We’ve all seen it before, the sign on the side of the road inviting you to come and buy some locally grown produce. Often in a days driving you’ll pass by signs offering a huge range of products, driving from where I am in Denmark across to Albany a distance of just over 50km I passed roadside stalls selling vegetables, assorted fruits, jams and preserves, eggs, honey, fresh flowers and olive oil. All fantastically useful things, including the flowers which can get you out of trouble and into the good books. You almost wonder why you’d need to visit a supermarket, perhaps for a few staples like milk, bread and meat, but so many other products can be bought directly from the grower or the producer. Within a kilometer of where I’m staying there are two roadside stalls and both are on the way into town, more than once I’ve started on my way into town to get food supplies but after stopping at both stalls decided that I didn’t need to keep going into town, I had all I needed from the stalls.

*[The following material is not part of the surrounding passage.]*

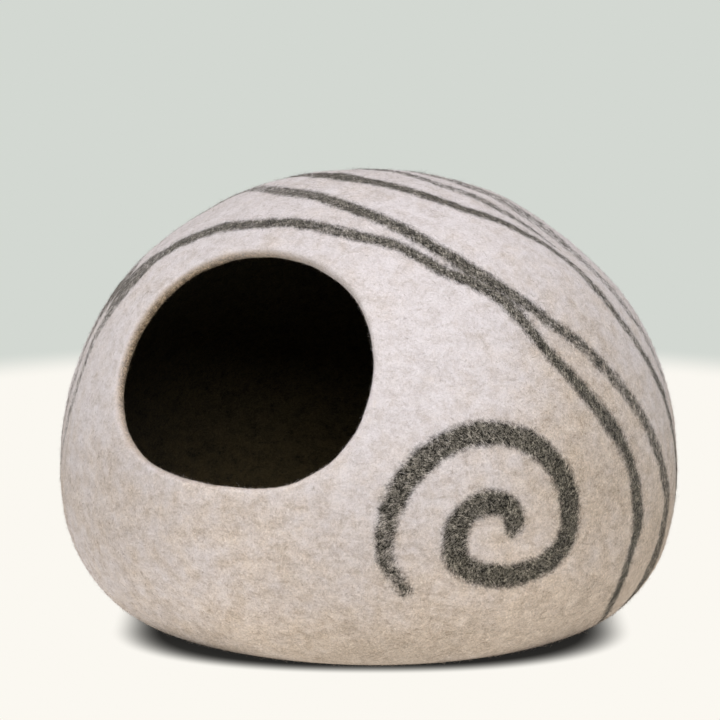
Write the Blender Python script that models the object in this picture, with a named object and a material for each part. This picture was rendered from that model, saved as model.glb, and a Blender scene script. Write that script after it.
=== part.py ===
"""A felt cat cave: one seamless hollow of thick felted wool, flat underneath, with one wide mouth.

Metres, +Z up. The origin is on the floor at the middle of the base, and the mouth faces -Y and
leans up. The wool is felted in one piece over a round form, so the whole cave is one solid: a
body of even wall whose lip is rubbed round at the mouth.
"""

import math

import bmesh
import bpy
from mathutils import Matrix, Vector

# The body's outside
HALF_WIDTH = 0.250  # middle to side
HALF_DEPTH = 0.243  # middle to front or back
WIDEST_LEVEL = 0.104  # height of the widest line above the floor
RISE = 0.2425  # widest line up to the crown
DROP = 0.151  # widest line down to where a hanging form would end, before it settles flat
CROWN_FULLNESS = 2.09  # 2 is an ellipse in side view, and more is squarer
BASE_FULLNESS = 2.40
FULLNESS_BLEND = 0.4  # height, as a share of the form, over which one fullness passes to the other
CROWN_FORWARD = 0.005  # the crown sits this far in front of the base's middle
CROWN_ASIDE = 0.0025  # and this far towards +X
FLOOR_EASE = 0.018  # height over which the side turns under onto the flat base

# The mouth, as angles seen from the middle of the widest line
MOUTH_RISE = math.radians(32.4)  # its axis above the horizon
MOUTH_TURN = math.radians(-0.5)  # its axis off the front, towards +X
MOUTH_HALF_WIDTH = math.radians(25.9)
MOUTH_HALF_HEIGHT = math.radians(23.1)
MOUTH_TWIST = math.radians(-3.4)
MOUTH_CORNERS = 0.025  # share by which the hand-cut round is fuller at the top and low at both sides
MOUTH_SQUARENESS = 0.016  # share by which it is fuller between its middles

# The felt
WALL = 0.010
LIP_ROUNDING = 0.0045  # on each edge of the wall at the mouth
LIP_STEPS = 3
LIP_EDGE_ANGLE = math.radians(60)

# The mesh
SIDES = 64  # round the mouth's axis
RINGS = 33  # from the mouth's edge to the far pole, both counted

WOOL = {"name": "light_wool", "colour": (0.66, 0.59, 0.54, 1.0), "roughness": 0.95}


def clear_scene():
    """Removes every object, so that only the cave is left."""
    for obj in list(bpy.data.objects):
        bpy.data.objects.remove(obj, do_unlink=True)


def eased(share):
    """0 to 1 with level ends."""
    share = min(max(share, 0.0), 1.0)
    return share * share * (3.0 - 2.0 * share)


def on_floor(height):
    """The height once the form has settled: flat below the floor and smooth where it turns under."""
    turning = max(FLOOR_EASE - abs(height), 0.0) / FLOOR_EASE
    return max(height, 0.0) + turning * turning * FLOOR_EASE / 4.0


def body_point(direction):
    """The point of the body's outside in a direction from the middle of the widest line."""
    blend = eased((direction.z + FULLNESS_BLEND) / (2.0 * FULLNESS_BLEND))
    fullness = BASE_FULLNESS + (CROWN_FULLNESS - BASE_FULLNESS) * blend
    across = math.hypot(direction.x, direction.y)
    reach = (across**fullness + abs(direction.z) ** fullness) ** (1.0 / fullness)
    unit = direction / reach
    crown = max(unit.z, 0.0) ** 2
    height = WIDEST_LEVEL + (RISE if unit.z > 0.0 else DROP) * unit.z
    return Vector(
        (
            HALF_WIDTH * unit.x + CROWN_ASIDE * crown,
            HALF_DEPTH * unit.y - CROWN_FORWARD * crown,
            on_floor(height),
        )
    )


def mouth_axis():
    """The direction that the mouth faces."""
    level = math.cos(MOUTH_RISE)
    return Vector(
        (math.sin(MOUTH_TURN) * level, -math.cos(MOUTH_TURN) * level, math.sin(MOUTH_RISE))
    )


def mouth_angle(turn):
    """Angle from the mouth's axis to its edge, at a turn round the axis from +X towards the crown."""
    across = math.cos(turn - MOUTH_TWIST) / MOUTH_HALF_WIDTH
    upward = math.sin(turn - MOUTH_TWIST) / MOUTH_HALF_HEIGHT
    corners = MOUTH_CORNERS * math.sin(3.0 * turn) + MOUTH_SQUARENESS * math.cos(4.0 * turn)
    return (1.0 - corners) / math.hypot(across, upward)


def mouth_turner():
    """A rotation that takes +Z to the mouth's axis and +X to its right-hand side."""
    axis = mouth_axis()
    side = Vector((0.0, 0.0, 1.0)).cross(axis).normalized()
    up = axis.cross(side)
    return Matrix((side, up, axis)).transposed()


def felt_mesh():
    """The outside of the body as an open mesh, from the mouth's edge round to the far pole."""
    felt = bmesh.new()
    bmesh.ops.create_uvsphere(felt, u_segments=SIDES, v_segments=RINGS, radius=1.0)
    near_pole = max(felt.verts, key=lambda vert: vert.co.z)
    bmesh.ops.delete(felt, geom=[near_pole], context="VERTS")

    turner = mouth_turner()
    first_ring = math.pi / RINGS
    for vert in felt.verts:
        turn = math.atan2(vert.co.y, vert.co.x)
        polar = math.acos(min(max(vert.co.z, -1.0), 1.0))
        share = (polar - first_ring) / (math.pi - first_ring)
        edge = mouth_angle(turn)
        angle = edge + (math.pi - edge) * share
        flat = Vector((math.cos(turn), math.sin(turn), 0.0)) * math.sin(angle)
        vert.co = body_point(turner @ (flat + Vector((0.0, 0.0, math.cos(angle)))))

    bmesh.ops.recalc_face_normals(felt, faces=felt.faces)
    mesh = bpy.data.meshes.new("felt_shell")
    felt.to_mesh(mesh)
    felt.free()
    mesh.shade_smooth()
    return mesh


def wool_material():
    """Undyed light wool, with no shine."""
    material = bpy.data.materials.new(WOOL["name"])
    material.use_nodes = True
    shader = material.node_tree.nodes["Principled BSDF"]
    shader.inputs["Base Color"].default_value = WOOL["colour"]
    shader.inputs["Roughness"].default_value = WOOL["roughness"]
    shader.inputs["Metallic"].default_value = 0.0
    material.diffuse_color = WOOL["colour"]
    return material


def felt_shell():
    """The cave's body: the outside thickened inwards to the wall, with a rounded lip."""
    shell = bpy.data.objects.new("felt_shell", felt_mesh())
    bpy.context.scene.collection.objects.link(shell)
    shell.data.materials.append(wool_material())

    wall = shell.modifiers.new("wall", "SOLIDIFY")
    wall.thickness = WALL
    wall.offset = -1.0
    wall.use_even_offset = True
    wall.use_rim = True

    lip = shell.modifiers.new("lip", "BEVEL")
    lip.width = LIP_ROUNDING
    lip.segments = LIP_STEPS
    lip.limit_method = "ANGLE"
    lip.angle_limit = LIP_EDGE_ANGLE
    lip.use_clamp_overlap = False
    return shell


def main():
    """Builds the cave in an empty scene."""
    clear_scene()
    felt_shell()


if __name__ == "__main__":
    main()
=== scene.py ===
"""The looks of a felt cat cave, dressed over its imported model.

One thick sheet of felted wool makes the whole cave, so one skin replaces the model's shell: light
heathered wool outside and round the lip of the mouth, brown-black wool inside, and dark bands of
wool felted flush into the outside. Loose fibres stand off it as short fuzz.

Metres, +Z up. The mouth faces -Y, and east is +X.
"""

import enum
import logging
import math
from dataclasses import dataclass, field

import bmesh
import bpy
import numpy as np
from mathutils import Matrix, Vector


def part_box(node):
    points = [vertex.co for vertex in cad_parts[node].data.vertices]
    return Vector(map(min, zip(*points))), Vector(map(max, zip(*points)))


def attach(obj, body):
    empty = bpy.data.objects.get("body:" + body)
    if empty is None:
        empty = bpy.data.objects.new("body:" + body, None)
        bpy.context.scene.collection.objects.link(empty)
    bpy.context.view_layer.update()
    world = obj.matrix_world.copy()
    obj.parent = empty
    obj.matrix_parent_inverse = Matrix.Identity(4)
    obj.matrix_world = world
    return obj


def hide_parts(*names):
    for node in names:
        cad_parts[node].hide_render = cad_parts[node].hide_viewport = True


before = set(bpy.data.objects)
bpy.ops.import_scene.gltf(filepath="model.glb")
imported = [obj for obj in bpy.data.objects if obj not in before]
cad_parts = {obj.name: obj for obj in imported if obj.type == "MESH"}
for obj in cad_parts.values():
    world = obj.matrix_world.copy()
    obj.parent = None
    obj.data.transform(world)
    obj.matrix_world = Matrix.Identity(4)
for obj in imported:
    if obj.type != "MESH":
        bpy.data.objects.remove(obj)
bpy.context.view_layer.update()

SHELL = "felt_shell"
BODY = "root"
MM = 0.001
Rgb = Xyz = tuple[float, float, float]
Inputs = dict[str | int, object]

log = logging.getLogger("felt_cave")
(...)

The first one is at a place called ‘the Wollery’ a well known little alternative community that’s been there for many decades. Our family has known people who live here and when they claim their vegetables are ‘organic’, you know they are. Well, not accredited to an organic standard of any type, but they’re people who like to grow organically. It’s not the biggest vegetable stand you’ll find but you know the veggies and fruit are fresh every day, unlike what you buy in a supermarket. My favourite thing to buy here are their bags of salad mix in the esky, a great mix of assorted greens, lots of different lettuces, endive, rocket, tatsoi, mizuna and chard are some of the leaves I’ve managed to recognize, and they throw in an assortment of nasturtium flowers to colour it up.
A little further down the road is Laings road side stall and they have gone a little further, they are quite large in their set up compared with the Wolleries little shelf of goodies.

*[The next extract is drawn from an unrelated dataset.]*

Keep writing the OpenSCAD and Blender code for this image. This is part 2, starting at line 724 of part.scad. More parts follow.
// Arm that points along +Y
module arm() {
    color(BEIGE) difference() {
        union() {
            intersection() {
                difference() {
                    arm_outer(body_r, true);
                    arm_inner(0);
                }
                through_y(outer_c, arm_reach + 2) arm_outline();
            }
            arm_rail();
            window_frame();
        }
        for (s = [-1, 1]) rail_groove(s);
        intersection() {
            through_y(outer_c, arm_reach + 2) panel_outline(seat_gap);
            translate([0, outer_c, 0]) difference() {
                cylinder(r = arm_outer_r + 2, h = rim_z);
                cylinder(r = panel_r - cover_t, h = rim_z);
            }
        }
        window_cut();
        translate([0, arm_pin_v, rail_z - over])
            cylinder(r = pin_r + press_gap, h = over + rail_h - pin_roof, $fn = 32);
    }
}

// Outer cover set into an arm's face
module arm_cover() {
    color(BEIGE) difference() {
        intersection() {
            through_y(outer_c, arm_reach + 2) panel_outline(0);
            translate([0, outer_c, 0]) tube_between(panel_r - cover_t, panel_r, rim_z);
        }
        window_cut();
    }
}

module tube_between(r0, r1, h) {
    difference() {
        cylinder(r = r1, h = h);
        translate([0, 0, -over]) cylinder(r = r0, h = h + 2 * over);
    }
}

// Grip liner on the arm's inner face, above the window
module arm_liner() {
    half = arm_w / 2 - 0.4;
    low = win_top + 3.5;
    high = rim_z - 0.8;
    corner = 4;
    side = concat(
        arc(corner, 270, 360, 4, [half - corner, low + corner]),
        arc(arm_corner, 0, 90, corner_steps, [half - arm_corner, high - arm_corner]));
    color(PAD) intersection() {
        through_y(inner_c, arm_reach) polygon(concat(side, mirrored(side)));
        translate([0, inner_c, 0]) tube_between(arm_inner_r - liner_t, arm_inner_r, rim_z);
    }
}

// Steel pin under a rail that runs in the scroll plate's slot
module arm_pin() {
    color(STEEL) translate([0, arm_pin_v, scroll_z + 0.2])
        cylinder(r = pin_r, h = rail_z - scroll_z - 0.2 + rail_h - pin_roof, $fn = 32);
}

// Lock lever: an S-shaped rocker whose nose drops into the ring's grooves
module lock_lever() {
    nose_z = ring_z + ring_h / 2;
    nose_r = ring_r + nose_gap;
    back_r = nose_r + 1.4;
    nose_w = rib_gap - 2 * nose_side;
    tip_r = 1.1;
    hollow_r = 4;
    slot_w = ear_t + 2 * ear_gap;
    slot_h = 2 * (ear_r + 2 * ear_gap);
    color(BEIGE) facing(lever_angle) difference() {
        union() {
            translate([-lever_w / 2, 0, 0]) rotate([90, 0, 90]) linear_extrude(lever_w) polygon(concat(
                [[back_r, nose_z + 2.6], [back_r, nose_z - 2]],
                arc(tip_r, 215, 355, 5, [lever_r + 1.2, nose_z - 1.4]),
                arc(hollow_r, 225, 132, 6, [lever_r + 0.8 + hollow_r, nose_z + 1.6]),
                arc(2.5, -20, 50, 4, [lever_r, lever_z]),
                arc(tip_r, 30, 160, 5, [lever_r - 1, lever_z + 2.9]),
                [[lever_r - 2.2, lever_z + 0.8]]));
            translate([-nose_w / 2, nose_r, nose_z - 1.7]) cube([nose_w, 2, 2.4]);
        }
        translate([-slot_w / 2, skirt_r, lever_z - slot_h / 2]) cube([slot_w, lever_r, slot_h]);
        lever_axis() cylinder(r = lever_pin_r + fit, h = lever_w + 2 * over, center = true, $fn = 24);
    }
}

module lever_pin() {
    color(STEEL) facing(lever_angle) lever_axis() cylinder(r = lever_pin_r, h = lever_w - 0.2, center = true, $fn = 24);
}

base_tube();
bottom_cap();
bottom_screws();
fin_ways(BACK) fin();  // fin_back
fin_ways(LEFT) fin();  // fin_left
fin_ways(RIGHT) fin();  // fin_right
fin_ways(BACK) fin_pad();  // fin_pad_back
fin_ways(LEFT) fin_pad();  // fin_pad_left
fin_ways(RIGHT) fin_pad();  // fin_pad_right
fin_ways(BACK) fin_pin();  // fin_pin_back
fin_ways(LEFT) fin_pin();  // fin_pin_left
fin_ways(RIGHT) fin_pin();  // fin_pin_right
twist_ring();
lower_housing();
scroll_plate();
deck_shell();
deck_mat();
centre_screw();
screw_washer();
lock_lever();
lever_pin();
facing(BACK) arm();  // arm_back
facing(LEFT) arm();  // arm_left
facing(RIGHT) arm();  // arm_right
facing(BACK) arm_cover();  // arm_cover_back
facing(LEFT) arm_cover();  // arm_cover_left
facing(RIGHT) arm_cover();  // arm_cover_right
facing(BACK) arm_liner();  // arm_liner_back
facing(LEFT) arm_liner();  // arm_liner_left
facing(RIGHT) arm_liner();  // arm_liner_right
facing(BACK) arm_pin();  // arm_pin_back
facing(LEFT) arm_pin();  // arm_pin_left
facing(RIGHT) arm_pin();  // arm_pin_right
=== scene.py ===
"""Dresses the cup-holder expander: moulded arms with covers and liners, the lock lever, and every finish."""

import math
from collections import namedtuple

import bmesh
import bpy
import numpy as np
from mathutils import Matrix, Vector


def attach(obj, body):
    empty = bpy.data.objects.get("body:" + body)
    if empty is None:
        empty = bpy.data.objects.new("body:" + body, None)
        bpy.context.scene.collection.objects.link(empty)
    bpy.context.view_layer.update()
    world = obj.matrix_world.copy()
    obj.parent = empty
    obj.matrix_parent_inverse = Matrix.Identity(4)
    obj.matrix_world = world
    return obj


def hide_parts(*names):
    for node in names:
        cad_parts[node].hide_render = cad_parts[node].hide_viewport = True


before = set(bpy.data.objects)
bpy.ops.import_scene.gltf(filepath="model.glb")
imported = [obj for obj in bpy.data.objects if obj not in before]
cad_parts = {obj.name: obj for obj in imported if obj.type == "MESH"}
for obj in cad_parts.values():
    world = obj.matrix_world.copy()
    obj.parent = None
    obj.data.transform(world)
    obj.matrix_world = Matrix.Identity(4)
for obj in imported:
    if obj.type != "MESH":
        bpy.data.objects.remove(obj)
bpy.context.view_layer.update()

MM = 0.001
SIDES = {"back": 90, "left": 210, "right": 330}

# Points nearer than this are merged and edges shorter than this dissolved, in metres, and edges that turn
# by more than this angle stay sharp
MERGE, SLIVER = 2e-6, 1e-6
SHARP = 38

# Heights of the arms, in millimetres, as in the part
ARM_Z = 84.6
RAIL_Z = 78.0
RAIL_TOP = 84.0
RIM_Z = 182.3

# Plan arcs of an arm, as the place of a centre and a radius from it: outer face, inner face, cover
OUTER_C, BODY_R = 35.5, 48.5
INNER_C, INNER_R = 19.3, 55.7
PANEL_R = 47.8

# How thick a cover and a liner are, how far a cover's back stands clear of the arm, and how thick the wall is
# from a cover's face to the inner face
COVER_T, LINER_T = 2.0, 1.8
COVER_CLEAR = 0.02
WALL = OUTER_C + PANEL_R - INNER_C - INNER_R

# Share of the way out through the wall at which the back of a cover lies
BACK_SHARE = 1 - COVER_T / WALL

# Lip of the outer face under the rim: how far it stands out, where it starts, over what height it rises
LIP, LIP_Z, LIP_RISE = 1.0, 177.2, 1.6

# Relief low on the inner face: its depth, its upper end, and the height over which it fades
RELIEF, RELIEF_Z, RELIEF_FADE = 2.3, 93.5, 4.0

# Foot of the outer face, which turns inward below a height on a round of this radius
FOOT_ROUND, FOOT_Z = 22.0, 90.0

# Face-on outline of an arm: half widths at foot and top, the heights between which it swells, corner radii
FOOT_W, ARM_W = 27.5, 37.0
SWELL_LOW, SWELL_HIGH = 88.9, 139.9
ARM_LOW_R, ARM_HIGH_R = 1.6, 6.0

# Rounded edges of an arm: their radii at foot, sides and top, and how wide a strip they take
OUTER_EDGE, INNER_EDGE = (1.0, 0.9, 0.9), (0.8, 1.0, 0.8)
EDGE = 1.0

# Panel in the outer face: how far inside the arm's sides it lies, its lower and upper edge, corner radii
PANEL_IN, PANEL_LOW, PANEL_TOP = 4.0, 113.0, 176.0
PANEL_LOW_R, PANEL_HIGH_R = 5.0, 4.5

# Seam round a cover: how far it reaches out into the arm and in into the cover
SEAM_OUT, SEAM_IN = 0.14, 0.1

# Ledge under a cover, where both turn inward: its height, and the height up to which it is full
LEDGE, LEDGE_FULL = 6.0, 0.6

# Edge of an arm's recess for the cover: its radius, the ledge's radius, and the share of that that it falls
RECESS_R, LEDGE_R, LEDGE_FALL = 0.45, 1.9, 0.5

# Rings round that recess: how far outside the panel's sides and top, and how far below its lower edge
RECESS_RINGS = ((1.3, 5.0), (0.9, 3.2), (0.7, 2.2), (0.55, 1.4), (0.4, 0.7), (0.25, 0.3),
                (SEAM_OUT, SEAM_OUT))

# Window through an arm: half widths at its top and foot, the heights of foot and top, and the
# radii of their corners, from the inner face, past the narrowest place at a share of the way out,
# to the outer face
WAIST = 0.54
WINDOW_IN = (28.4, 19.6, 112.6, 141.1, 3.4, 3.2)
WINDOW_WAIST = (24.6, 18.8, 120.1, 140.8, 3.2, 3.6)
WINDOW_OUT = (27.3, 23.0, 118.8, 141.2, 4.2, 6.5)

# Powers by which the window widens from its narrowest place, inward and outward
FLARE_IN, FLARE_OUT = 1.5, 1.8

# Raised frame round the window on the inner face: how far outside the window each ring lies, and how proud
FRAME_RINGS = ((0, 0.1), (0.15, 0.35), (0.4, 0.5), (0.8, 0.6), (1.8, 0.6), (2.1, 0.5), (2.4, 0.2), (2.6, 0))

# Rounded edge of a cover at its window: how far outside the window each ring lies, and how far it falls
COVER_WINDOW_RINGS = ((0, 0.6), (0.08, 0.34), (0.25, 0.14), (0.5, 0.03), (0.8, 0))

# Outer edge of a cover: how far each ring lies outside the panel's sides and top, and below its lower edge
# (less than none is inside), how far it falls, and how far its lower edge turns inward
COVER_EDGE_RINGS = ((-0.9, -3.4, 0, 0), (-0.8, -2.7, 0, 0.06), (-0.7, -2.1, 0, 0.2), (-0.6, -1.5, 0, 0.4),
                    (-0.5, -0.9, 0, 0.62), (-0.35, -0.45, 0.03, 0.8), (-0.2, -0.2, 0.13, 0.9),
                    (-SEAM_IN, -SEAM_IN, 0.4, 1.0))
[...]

On the left is a small shade house where they sell an assortment of plants in pots, next time I visit them I’ll get some of their herbs, I figure I will be able to grow a couple of potted herbs in the bus. Then there’s the main area filled with foam boxes holding all the different vegetables fresh flowers and eggs. Notice behind the shed and through the window of the shed there’s a grey area of ground, you can just make out some green through the window, this is a field full of growing vegetables, you can actually see them growing.
These guys have all the basics you need 5 or 6 varieties of potatoes, 3 or 4 varieties of beans, fresh peas, onions, leeks, beetroot, zucchinis, cucumbers, tomatoes and corn, of course this will vary depending on the time of year and whats in season. At this time of year you’re spoilt for choice and tonight I’m going to be having some of their fresh corn on the cob.

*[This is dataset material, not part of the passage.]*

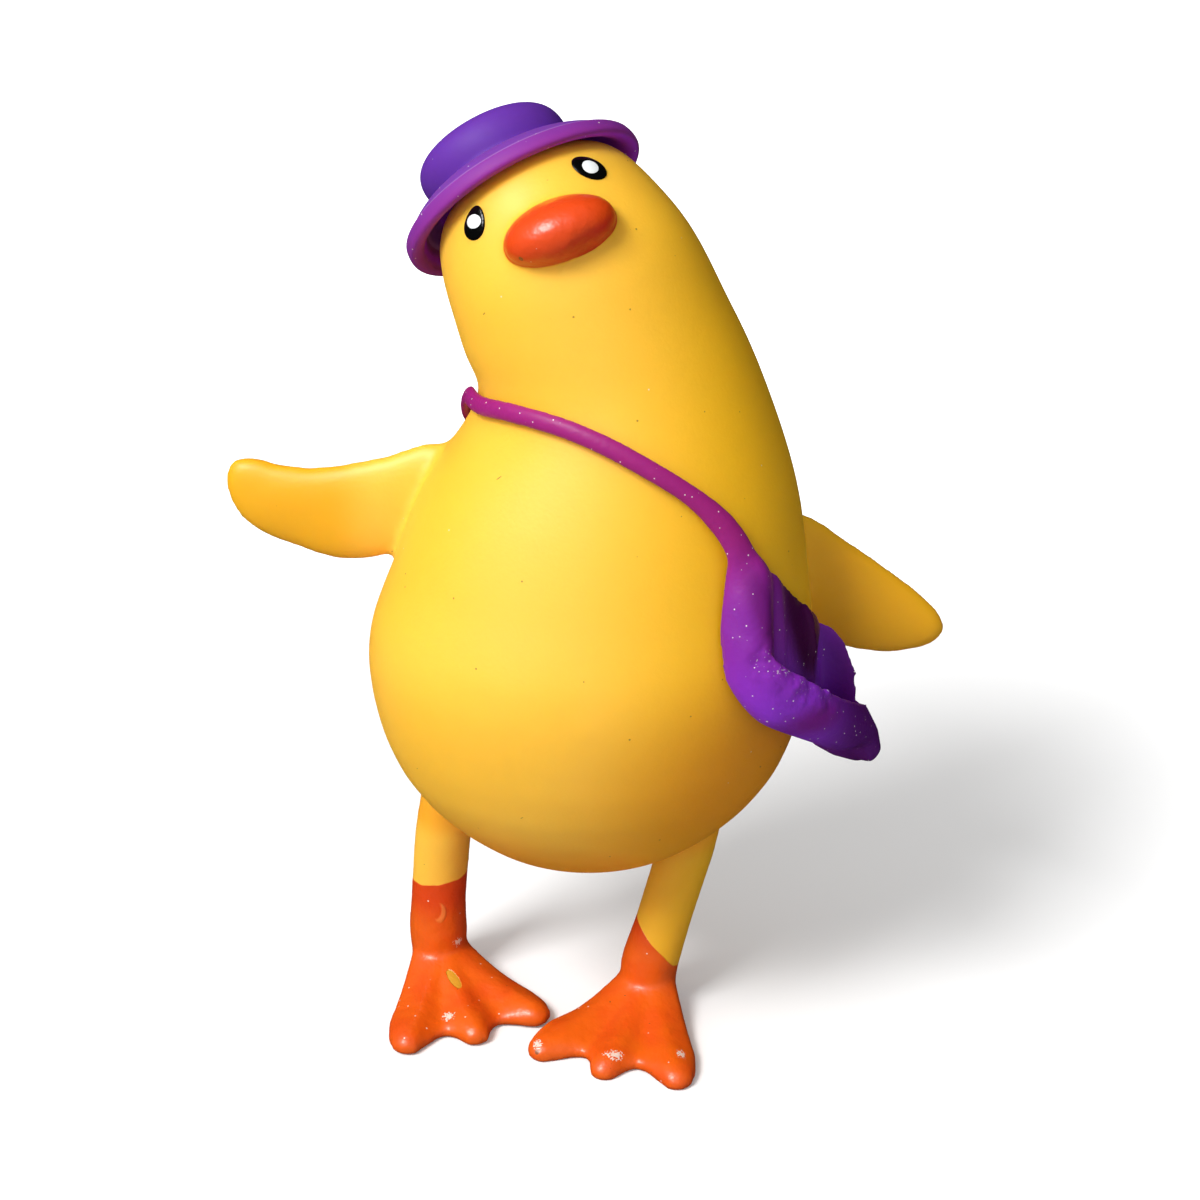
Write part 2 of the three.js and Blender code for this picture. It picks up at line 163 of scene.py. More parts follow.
def finish_piece(piece, slot, material, *nodes):
    """Shades a piece smooth, gives it its material, ties it to the body and hides the CAD nodes it replaces.
    """
    only(piece)
    bpy.ops.object.shade_smooth()
    piece.data.materials.clear()
    piece.data.materials.append(material)
    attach(piece, "root")
    if nodes:
        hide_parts(*nodes)
    piece.data.calc_loop_triangles()
    low, high = [Vector(piece.bound_box[k]) for k in (0, 6)]
    size = [round(v / mm, 1) for v in high - low]
    print(piece.name, len(piece.data.loop_triangles), "triangles, size in mm", size)


# %% [markdown]
# Materials are built from a few ideas that all read Object coordinates, so that a spot stays where it is
# on the rubber from every side. First come the shader itself, and nodes that do one step of arithmetic on
# two sockets or numbers. Light that enters the rubber comes out redder, because red travels furthest in it.

# %% Helpers for materials
scatter_colours = (1.0, 0.5, 0.15)


def new_rubber(name, roughness, subsurface, reach, specular):
    """A Principled material for soft rubber, and its node tree and shader."""
    material = bpy.data.materials.new(name)
    material.use_nodes = True
    tree = material.node_tree
    shader = tree.nodes["Principled BSDF"]
    shader.subsurface_method = "BURLEY"
    shader.inputs["Roughness"].default_value = roughness
    shader.inputs["Subsurface Weight"].default_value = subsurface
    shader.inputs["Subsurface Radius"].default_value = scatter_colours
    shader.inputs["Subsurface Scale"].default_value = reach
    shader.inputs["Specular IOR Level"].default_value = specular
    return material, tree, shader


def add_node(tree, kind, inputs=None, **settings):
    """A node with its settings, and its inputs set to a value or linked from a socket."""
    node = tree.nodes.new(kind)
    for key, value in settings.items():
        setattr(node, key, value)
    for key, value in (inputs or {}).items():
        if isinstance(value, bpy.types.NodeSocket):
            tree.links.new(value, node.inputs[key])
        else:
            node.inputs[key].default_value = value
    return node


def place_of(tree):
    """The socket with the place on the object, in metres."""
    return add_node(tree, "ShaderNodeTexCoord").outputs["Object"]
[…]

You just can’t buy corn this fresh in any conventional shop, and another thing you can’t buy in any conventional shop, well at least not around Western Australia anyway, have a look at the potato below, they call this a ‘black congo’ potato, looking forward to trying these as well tonight. They look a little strange but aren’t they a magnificent colour inside.
Some people are wary of purchasing from a road side stall, saying that there are no controls or restrictions on the produce like there is in commercially bought produce in a supermarket. This may be true but personally I’d rather buy veggies from a road side stall than veggies which have been transported possibly thousands of kilometres, sometimes grown in other countries using questionable growing practices. Most if not all of these local growers eat their own produce and they sell to the locals in the area, so they aren’t out to rip you off or produce substandard product. I guess at the end of the day it’s up to you whether you buy from stalls or not and I’d suggest you use a little common sense.